Paying tribute, the Republic's Minister for Arts, Media, Communications, Culture and Sport Patrick O’Donovan expressed his sadness at the news of her death.
Minister O’Donovan said: “I was saddened to learn of the passing of Jennifer Johnston, one of Ireland’s most celebrated authors. From the very beginning of her literary career, when “The Captains and the Kings” was awarded the Author’s Club First Novel Award in 1972, she has been rightly acclaimed among the best novelists in the world.

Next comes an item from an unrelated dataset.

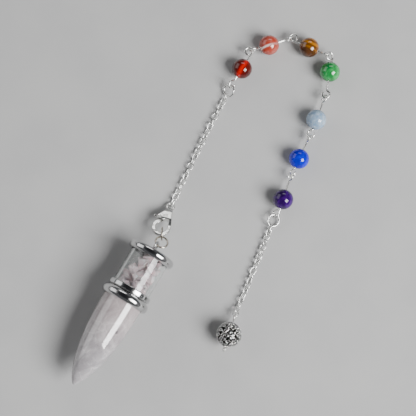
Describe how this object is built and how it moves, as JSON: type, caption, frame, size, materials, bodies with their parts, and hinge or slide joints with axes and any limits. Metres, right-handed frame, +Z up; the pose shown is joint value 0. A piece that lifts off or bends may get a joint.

“Winner of the Whitbread Book Award for “The Old Jest”, and shortlisted for the Booker Prize for “Shadows on our Skin”, Jennifer was also an accomplished playwright, attaining a Giles Cooper Award for her radio play “O Ananias, Azarias and Misael”. She was honoured with the Irish Book Awards Lifetime Achievement Award in 2012 for her contribution to the Irish literary landscape.
“Many Irish people of my generation will remember “How Many Miles to Babylon” from our schooldays, and its examination of how war breaks apart the class structure and strengthens interpersonal bonds.
“I wish to express my deepest condolences Jennifer’s family, to her friends, and to her legion of loyal readers. Ar dheis Dé go raibh a hanam.”